The cell-phone revolution in Africa has been called a “silver bullet” for development. On my first trip to Uganda in 2007, I remember being astonished to find that the mobile phone networks even in remote parts of the country were better than those in cities in the United States. On the other hand, the internet revolution still lags. On my most recent trip to Uganda, the speeds at internet cafes were still at dial-up levels and in Kisangani, D.R.C. residents pay as much as $550 per month for regular service.
Why mobile phones and not the internet? The answer lies in the very construction of these two interrelated, but different budding industries. While the mobile phone costs approximately $30, a computer still runs over $1000 in most African cities. In addition, airtime credits for mobile phones can be purchased at thousands of venders in every village across the continent. These credits come in denominations as low as pennies. In contrast, most internet services are still on a monthly basis. Lastly, mobile phones are easy to charge anywhere and have a long battery life. As John Travis over at aboutfog commented, the tablet computer could change this aspect of portability and long battery life in computing – but without reliable WiFi and dramatic decreases in prices, tablets will face the same problems as other traditional computers in Africa.
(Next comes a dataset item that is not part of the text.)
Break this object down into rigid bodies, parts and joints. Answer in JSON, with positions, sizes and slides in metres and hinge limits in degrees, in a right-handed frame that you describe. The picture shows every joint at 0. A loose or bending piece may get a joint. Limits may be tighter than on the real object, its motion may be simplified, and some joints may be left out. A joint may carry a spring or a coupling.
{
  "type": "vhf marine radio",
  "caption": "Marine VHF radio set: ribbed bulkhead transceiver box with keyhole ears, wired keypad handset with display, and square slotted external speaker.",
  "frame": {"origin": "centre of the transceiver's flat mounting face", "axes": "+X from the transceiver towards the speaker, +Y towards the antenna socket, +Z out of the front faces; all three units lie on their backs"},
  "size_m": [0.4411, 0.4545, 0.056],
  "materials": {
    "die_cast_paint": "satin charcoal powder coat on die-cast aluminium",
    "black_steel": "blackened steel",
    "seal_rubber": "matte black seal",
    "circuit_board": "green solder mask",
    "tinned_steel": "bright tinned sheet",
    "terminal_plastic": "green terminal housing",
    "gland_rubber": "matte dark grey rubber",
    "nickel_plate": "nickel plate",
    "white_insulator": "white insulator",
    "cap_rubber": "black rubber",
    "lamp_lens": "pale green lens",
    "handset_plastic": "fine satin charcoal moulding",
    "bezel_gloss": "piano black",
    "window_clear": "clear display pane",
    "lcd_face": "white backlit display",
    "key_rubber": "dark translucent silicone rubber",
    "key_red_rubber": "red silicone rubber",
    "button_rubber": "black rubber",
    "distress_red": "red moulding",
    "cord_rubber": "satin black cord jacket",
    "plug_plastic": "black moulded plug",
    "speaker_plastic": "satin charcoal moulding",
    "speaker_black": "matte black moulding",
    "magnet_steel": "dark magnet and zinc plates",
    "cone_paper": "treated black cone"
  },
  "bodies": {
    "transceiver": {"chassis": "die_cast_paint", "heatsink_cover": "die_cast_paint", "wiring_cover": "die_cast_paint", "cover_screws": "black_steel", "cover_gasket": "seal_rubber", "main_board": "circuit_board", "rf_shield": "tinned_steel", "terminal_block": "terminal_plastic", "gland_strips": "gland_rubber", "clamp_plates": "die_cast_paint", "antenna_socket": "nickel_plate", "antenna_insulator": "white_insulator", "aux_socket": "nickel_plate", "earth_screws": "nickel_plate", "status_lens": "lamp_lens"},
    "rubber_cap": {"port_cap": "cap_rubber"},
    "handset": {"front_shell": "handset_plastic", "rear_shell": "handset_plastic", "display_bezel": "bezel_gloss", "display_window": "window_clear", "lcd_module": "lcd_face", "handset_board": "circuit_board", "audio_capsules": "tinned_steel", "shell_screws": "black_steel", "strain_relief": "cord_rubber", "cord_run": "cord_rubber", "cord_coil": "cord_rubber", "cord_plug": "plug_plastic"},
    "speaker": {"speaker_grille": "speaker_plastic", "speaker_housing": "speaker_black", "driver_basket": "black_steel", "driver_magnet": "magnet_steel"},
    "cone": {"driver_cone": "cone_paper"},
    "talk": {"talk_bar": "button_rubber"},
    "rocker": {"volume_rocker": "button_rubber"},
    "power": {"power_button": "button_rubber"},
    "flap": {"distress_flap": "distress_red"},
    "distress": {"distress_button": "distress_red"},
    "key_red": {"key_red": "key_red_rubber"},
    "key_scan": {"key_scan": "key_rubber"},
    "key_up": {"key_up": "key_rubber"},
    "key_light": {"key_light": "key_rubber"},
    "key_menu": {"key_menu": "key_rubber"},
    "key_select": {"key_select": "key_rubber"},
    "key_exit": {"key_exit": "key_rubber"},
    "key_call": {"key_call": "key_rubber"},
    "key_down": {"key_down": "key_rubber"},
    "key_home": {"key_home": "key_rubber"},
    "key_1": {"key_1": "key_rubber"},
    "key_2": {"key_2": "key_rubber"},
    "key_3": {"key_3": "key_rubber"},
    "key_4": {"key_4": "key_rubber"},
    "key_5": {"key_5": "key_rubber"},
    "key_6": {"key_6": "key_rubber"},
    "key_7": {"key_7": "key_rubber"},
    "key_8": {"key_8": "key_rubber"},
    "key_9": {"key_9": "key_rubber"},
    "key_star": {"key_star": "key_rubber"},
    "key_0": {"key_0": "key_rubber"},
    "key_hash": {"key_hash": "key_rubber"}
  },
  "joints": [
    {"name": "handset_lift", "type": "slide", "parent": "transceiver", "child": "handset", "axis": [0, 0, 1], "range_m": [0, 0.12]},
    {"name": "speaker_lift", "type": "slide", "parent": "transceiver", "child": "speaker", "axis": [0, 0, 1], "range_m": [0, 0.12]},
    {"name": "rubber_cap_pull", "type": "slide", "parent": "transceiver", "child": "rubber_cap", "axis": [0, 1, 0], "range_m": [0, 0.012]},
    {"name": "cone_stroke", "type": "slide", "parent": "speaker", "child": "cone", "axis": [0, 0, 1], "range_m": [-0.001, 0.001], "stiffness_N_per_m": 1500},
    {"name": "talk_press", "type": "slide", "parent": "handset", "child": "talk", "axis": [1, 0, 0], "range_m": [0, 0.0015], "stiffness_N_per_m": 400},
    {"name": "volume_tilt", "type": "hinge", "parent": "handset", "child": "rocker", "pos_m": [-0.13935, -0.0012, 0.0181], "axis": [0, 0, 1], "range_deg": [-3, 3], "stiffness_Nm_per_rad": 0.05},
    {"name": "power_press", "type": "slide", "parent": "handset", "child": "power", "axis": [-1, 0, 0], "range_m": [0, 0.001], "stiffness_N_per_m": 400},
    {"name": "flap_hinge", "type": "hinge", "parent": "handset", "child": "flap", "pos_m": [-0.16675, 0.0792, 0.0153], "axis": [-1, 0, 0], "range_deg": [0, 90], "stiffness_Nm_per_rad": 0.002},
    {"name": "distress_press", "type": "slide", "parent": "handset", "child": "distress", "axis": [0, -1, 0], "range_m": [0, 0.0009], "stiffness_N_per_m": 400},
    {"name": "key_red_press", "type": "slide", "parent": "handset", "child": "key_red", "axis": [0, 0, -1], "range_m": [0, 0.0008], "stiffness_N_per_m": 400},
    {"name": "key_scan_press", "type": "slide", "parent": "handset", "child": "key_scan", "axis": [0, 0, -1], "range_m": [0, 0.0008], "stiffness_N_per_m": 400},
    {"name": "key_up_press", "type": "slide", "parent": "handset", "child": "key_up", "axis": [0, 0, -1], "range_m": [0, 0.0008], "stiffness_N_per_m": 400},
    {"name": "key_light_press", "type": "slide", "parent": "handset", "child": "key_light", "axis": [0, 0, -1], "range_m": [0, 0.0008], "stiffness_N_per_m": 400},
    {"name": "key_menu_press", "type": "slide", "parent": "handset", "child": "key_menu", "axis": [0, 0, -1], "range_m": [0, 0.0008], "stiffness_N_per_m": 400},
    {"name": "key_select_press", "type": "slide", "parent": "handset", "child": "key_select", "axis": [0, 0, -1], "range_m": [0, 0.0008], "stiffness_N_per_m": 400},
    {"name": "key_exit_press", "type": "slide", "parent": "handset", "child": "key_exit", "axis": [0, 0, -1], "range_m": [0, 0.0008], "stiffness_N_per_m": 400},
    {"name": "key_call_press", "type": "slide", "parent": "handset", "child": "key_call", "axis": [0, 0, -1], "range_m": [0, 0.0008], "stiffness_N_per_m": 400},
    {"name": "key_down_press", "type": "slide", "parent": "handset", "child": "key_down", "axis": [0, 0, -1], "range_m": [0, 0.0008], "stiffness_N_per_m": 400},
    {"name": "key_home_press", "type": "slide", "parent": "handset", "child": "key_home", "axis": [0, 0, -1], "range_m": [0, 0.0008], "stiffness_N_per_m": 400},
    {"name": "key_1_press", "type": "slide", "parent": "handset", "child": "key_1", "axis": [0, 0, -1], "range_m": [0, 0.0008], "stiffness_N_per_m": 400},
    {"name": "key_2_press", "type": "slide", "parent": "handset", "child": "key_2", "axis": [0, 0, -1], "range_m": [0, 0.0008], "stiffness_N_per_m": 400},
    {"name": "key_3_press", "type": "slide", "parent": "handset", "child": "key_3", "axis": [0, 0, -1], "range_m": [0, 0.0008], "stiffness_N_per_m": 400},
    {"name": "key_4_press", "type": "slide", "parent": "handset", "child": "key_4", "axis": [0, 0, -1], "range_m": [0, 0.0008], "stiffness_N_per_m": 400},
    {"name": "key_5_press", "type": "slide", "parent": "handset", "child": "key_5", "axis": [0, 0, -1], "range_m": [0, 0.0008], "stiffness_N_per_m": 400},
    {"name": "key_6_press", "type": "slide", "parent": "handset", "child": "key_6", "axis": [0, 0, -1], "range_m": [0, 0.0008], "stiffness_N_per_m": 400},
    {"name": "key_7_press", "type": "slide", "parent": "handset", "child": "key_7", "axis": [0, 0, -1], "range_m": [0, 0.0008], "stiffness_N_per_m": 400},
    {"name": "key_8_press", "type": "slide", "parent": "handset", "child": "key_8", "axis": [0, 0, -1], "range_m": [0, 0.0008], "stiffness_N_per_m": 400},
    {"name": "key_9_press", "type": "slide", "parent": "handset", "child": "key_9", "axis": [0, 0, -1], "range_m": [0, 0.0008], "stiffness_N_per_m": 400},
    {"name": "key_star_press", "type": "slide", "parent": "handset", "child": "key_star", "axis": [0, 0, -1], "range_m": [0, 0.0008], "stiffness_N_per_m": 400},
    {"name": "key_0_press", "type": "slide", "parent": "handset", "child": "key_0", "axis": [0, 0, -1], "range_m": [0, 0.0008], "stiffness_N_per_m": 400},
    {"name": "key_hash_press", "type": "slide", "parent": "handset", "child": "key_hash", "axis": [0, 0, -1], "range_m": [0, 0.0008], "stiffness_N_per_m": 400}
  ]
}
But what about internet cafes? The same issue applies. While these are widely frequented throughout the continent, their speeds are terrible, their computers are ancient, and their hard drives are full of viruses awaiting the unsuspecting customer.
So why not design a company that can deliver internet to subscribers just like a mobile phone? Why not move the internet café to the household?
This is exactly what Adnaan Jiwaji, Guy-Richard Kayombya, Ammar Jiwaji, and Raymond Besiga had in mind when they designed PayU Computing. Using mesh networks, they have designed a cloud technology that helps to deliver internet services to households, businesses, and schools at reduced cost and faster speeds. Clients pay for the workstation and internet services as they go. Workstations for households are preloaded with Open Office, Adobe Reader, and other common programs. Their packages for educational use include 20-25 workstations preloaded with educational software. Their partnership with the Massachusetts Institute of Technology allows them to provide access to MIT’s iLabs Remote Electronics Experiments and MIT Open Courseware.
PayU is still in development, but a pilot study in Kigali, Rwanda in January 2009 using both consumers at a coffee shop and a high school was positively received by the Rwanda Information Technology Authority.